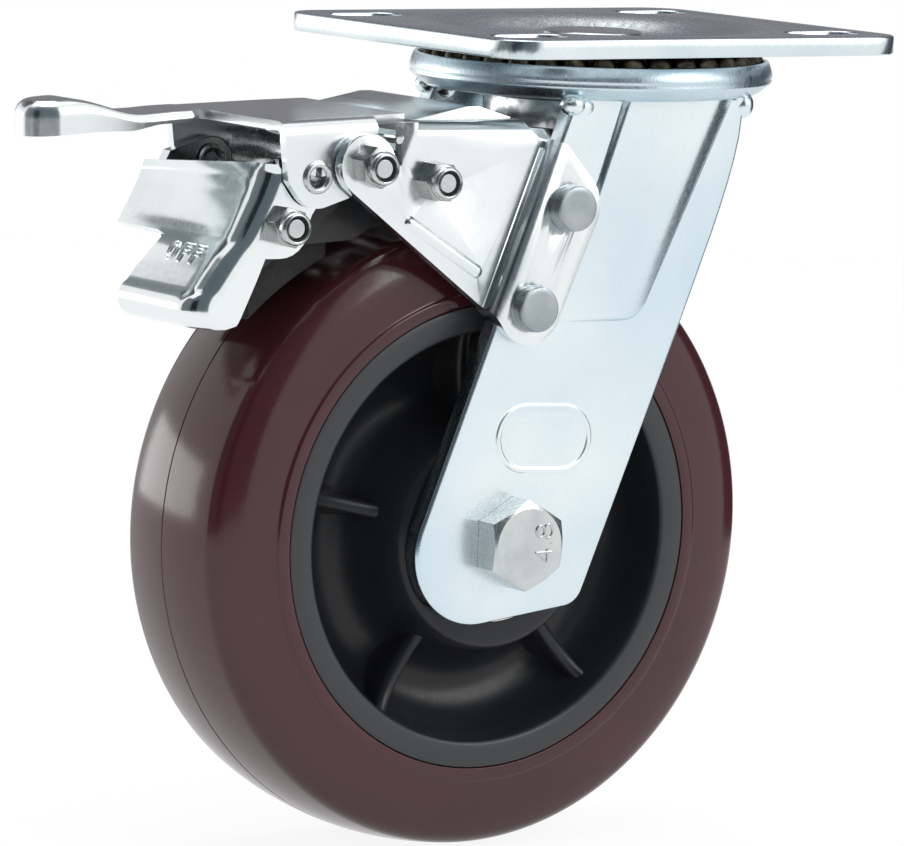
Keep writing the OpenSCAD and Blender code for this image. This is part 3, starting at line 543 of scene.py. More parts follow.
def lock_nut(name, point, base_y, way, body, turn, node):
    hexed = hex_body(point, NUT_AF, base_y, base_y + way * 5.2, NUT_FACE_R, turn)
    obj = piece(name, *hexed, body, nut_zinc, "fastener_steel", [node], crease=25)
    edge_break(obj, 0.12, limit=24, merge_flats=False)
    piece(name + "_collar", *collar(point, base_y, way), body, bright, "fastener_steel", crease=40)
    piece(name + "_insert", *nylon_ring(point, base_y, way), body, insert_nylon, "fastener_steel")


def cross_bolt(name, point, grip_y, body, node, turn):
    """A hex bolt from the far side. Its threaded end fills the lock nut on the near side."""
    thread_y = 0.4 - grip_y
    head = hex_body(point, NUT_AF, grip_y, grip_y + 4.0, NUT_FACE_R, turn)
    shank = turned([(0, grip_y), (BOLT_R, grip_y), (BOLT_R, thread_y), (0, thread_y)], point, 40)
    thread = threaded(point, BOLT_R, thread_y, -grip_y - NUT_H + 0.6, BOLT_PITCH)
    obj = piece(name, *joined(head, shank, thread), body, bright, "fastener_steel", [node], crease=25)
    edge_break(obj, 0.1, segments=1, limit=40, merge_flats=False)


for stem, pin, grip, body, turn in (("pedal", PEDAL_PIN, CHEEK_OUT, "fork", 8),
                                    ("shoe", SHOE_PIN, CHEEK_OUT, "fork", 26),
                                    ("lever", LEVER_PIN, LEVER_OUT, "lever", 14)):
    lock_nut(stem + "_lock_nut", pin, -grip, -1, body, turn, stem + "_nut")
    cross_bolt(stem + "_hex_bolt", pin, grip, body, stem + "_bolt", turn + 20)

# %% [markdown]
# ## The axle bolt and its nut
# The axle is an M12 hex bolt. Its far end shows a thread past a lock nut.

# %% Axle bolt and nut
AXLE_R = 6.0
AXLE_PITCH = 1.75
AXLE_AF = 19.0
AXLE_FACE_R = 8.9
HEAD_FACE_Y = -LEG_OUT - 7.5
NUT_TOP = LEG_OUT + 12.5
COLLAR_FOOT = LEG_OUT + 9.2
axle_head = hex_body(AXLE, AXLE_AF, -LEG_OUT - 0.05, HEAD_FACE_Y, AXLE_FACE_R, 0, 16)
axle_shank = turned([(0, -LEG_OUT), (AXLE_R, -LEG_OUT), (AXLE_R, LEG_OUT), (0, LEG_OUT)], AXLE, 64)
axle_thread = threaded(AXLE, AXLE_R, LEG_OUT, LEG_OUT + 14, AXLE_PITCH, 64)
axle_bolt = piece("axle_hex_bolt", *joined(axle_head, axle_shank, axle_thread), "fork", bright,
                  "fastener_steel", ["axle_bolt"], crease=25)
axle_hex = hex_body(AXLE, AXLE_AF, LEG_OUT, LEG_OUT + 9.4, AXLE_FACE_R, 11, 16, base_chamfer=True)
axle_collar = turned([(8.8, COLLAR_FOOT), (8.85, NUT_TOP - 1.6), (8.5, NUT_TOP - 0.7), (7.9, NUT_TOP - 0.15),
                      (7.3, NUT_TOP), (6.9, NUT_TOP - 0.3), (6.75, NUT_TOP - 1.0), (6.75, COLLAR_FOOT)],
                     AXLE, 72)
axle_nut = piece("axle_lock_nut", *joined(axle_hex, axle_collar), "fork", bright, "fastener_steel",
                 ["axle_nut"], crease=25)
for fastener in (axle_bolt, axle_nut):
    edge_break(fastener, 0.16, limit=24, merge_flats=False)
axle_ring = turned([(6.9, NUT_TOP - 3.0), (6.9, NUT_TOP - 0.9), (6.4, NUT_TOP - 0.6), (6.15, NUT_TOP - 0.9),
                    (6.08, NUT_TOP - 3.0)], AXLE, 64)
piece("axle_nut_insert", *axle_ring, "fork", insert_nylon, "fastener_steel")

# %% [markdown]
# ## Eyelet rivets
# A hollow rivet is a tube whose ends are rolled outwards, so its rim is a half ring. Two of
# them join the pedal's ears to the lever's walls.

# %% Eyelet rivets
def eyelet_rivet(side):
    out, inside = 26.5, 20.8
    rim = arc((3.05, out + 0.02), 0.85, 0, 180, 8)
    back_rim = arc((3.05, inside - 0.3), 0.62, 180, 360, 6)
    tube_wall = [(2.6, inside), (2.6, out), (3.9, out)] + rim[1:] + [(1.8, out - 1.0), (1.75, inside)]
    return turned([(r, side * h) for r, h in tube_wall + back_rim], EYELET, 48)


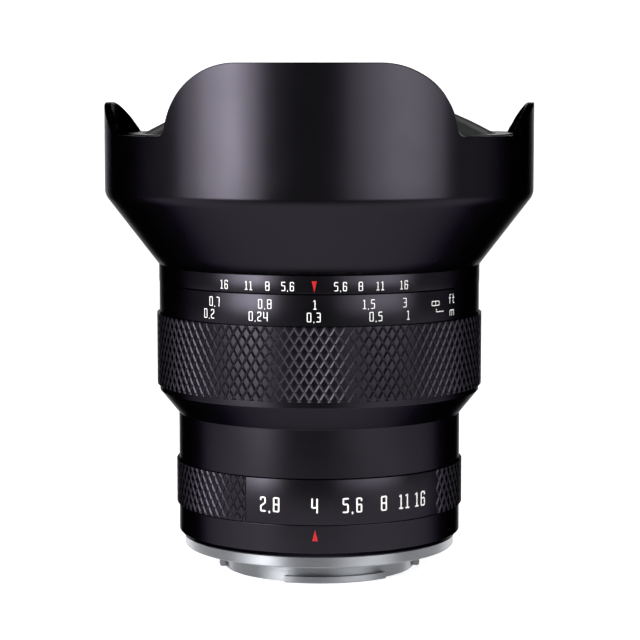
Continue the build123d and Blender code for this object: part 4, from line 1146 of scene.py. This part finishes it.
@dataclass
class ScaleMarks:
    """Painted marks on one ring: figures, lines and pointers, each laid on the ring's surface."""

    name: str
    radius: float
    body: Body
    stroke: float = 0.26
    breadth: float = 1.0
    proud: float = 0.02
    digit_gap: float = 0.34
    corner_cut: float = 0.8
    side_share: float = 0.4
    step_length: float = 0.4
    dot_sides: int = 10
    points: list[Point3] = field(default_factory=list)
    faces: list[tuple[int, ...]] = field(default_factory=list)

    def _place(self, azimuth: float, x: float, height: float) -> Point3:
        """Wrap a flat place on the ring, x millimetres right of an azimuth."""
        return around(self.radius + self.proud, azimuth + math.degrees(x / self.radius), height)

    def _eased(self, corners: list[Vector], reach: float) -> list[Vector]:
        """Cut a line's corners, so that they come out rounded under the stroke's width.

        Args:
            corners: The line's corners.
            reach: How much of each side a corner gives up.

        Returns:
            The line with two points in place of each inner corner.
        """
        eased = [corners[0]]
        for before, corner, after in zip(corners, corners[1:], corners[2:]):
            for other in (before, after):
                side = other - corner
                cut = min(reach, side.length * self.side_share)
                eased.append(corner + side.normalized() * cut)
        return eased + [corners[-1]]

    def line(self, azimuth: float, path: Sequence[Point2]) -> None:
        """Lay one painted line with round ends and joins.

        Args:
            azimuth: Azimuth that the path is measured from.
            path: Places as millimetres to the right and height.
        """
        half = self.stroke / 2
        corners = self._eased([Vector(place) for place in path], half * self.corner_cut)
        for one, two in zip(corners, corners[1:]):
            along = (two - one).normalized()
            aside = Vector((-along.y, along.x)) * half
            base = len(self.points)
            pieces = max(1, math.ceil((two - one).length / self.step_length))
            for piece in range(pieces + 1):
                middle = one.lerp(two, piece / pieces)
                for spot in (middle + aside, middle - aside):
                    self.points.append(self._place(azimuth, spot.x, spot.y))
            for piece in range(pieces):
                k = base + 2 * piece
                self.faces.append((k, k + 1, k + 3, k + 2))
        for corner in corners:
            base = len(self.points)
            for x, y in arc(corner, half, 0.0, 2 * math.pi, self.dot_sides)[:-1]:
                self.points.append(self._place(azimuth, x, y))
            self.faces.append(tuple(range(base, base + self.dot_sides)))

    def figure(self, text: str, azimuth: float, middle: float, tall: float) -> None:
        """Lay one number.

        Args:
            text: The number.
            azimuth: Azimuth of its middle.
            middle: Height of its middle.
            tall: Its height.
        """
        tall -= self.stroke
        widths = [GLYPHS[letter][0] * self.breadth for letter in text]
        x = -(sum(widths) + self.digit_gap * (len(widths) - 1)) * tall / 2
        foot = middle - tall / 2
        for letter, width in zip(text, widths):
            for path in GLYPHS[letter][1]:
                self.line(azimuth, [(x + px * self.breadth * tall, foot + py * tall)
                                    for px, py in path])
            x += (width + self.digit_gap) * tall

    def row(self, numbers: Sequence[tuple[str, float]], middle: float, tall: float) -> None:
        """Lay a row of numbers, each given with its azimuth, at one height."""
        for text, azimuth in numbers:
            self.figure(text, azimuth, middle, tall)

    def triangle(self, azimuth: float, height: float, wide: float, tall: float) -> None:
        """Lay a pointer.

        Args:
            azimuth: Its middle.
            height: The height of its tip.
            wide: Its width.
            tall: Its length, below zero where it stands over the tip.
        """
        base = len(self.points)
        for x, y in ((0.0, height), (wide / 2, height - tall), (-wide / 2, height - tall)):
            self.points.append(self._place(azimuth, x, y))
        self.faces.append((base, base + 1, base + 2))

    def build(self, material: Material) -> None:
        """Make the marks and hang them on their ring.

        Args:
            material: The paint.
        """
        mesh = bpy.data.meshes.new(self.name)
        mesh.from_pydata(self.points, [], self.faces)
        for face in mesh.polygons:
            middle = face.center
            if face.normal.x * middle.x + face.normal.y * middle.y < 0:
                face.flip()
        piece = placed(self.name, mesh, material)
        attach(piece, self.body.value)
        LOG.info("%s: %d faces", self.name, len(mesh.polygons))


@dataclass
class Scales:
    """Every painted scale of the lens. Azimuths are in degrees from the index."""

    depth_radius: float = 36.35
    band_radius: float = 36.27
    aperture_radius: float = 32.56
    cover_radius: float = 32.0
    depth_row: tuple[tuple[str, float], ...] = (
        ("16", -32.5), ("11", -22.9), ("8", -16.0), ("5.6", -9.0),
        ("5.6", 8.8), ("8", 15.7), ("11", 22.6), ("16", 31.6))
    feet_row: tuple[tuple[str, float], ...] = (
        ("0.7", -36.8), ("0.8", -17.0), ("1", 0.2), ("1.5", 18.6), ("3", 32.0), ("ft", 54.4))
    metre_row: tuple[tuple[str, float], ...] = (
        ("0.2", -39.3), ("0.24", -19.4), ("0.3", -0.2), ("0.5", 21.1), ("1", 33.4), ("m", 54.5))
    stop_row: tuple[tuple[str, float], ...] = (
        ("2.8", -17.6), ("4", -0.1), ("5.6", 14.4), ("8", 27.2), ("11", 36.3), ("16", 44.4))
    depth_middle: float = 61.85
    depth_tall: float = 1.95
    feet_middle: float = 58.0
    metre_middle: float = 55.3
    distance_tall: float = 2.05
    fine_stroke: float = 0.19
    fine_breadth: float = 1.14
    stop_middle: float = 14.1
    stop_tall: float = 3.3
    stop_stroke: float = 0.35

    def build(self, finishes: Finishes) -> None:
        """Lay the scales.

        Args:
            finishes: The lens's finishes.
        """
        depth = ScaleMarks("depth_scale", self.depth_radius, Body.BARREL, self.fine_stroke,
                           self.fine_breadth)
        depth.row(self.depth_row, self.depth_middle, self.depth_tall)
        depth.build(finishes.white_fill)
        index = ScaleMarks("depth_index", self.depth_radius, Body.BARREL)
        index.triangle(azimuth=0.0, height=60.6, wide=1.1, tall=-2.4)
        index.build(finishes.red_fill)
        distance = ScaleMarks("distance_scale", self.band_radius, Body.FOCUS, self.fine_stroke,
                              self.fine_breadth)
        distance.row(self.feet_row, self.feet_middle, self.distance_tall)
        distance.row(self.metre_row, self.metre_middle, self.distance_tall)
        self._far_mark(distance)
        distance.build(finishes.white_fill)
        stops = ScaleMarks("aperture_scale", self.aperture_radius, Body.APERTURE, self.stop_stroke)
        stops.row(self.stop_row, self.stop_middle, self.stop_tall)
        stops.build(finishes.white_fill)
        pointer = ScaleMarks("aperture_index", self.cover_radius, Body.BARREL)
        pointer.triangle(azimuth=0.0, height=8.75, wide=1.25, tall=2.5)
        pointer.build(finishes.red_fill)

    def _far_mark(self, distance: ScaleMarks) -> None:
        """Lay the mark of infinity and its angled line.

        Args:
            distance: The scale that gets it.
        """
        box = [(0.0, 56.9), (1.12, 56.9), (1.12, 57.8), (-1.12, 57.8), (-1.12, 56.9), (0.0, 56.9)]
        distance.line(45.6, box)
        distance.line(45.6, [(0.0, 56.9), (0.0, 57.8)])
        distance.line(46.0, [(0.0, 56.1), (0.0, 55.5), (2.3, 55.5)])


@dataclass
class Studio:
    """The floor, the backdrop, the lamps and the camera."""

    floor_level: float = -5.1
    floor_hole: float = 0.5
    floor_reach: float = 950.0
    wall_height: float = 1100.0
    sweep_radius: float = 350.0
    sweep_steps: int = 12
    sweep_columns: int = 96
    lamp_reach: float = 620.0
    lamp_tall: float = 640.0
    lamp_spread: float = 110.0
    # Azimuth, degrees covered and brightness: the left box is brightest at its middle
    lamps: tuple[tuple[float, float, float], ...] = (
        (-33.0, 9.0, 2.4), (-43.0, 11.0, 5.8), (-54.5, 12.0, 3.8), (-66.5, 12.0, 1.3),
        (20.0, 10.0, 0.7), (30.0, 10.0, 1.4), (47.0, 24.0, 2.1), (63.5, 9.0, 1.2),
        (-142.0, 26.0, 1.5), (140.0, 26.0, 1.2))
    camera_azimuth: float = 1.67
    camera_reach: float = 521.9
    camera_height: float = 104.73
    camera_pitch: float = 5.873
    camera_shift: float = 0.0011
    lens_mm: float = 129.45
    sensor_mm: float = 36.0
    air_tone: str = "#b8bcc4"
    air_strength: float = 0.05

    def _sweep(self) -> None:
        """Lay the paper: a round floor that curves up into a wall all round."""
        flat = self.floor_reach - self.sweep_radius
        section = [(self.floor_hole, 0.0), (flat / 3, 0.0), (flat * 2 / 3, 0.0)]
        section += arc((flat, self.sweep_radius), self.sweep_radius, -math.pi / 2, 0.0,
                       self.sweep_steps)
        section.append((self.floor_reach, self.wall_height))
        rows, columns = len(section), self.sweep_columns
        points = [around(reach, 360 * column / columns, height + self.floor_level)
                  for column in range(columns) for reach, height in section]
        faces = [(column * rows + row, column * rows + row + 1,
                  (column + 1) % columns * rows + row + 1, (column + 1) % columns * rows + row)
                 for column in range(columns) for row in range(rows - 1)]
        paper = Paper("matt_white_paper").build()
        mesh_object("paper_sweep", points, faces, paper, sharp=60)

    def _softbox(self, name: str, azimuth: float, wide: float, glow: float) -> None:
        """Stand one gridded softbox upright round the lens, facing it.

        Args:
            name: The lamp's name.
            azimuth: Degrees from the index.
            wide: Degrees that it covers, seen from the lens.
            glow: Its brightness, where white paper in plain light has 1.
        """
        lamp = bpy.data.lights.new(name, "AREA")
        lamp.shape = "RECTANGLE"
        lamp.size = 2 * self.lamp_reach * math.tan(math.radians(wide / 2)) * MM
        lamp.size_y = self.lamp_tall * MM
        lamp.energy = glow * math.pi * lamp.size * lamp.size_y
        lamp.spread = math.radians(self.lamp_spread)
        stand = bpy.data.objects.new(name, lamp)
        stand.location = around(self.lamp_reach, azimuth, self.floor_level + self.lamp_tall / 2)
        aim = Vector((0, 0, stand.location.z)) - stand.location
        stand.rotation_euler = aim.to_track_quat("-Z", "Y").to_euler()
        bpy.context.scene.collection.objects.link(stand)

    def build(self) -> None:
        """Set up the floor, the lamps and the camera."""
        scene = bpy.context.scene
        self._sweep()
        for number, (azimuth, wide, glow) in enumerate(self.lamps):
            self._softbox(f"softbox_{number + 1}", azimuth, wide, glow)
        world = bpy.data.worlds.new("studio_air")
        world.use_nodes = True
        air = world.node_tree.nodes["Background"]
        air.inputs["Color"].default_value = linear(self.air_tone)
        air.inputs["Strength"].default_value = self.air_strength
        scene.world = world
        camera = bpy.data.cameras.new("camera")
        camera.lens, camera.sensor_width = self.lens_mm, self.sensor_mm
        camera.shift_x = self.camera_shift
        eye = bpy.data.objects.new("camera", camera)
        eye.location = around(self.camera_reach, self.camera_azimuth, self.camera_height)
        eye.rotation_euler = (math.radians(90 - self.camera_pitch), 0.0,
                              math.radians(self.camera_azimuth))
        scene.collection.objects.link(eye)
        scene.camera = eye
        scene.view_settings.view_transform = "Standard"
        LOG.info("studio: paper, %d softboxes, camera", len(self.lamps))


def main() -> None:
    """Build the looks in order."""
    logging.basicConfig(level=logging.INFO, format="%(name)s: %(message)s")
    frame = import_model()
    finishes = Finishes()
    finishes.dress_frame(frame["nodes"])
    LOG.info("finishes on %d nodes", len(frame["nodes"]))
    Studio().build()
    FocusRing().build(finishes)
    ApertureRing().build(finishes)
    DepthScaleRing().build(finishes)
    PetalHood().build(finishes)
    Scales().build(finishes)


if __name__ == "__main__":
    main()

•••••

Your task is to reproduce exactly the lines beginning at the line containing "Continue the build123d" and ending at the line containing "reach: How much", inclusive.

Completed exercise:
Continue the build123d and Blender code for this object: part 4, from line 1146 of scene.py. This part finishes it.
@dataclass
class ScaleMarks:
    """Painted marks on one ring: figures, lines and pointers, each laid on the ring's surface."""

    name: str
    radius: float
    body: Body
    stroke: float = 0.26
    breadth: float = 1.0
    proud: float = 0.02
    digit_gap: float = 0.34
    corner_cut: float = 0.8
    side_share: float = 0.4
    step_length: float = 0.4
    dot_sides: int = 10
    points: list[Point3] = field(default_factory=list)
    faces: list[tuple[int, ...]] = field(default_factory=list)

    def _place(self, azimuth: float, x: float, height: float) -> Point3:
        """Wrap a flat place on the ring, x millimetres right of an azimuth."""
        return around(self.radius + self.proud, azimuth + math.degrees(x / self.radius), height)

    def _eased(self, corners: list[Vector], reach: float) -> list[Vector]:
        """Cut a line's corners, so that they come out rounded under the stroke's width.

        Args:
            corners: The line's corners.
            reach: How much of each side a corner gives up.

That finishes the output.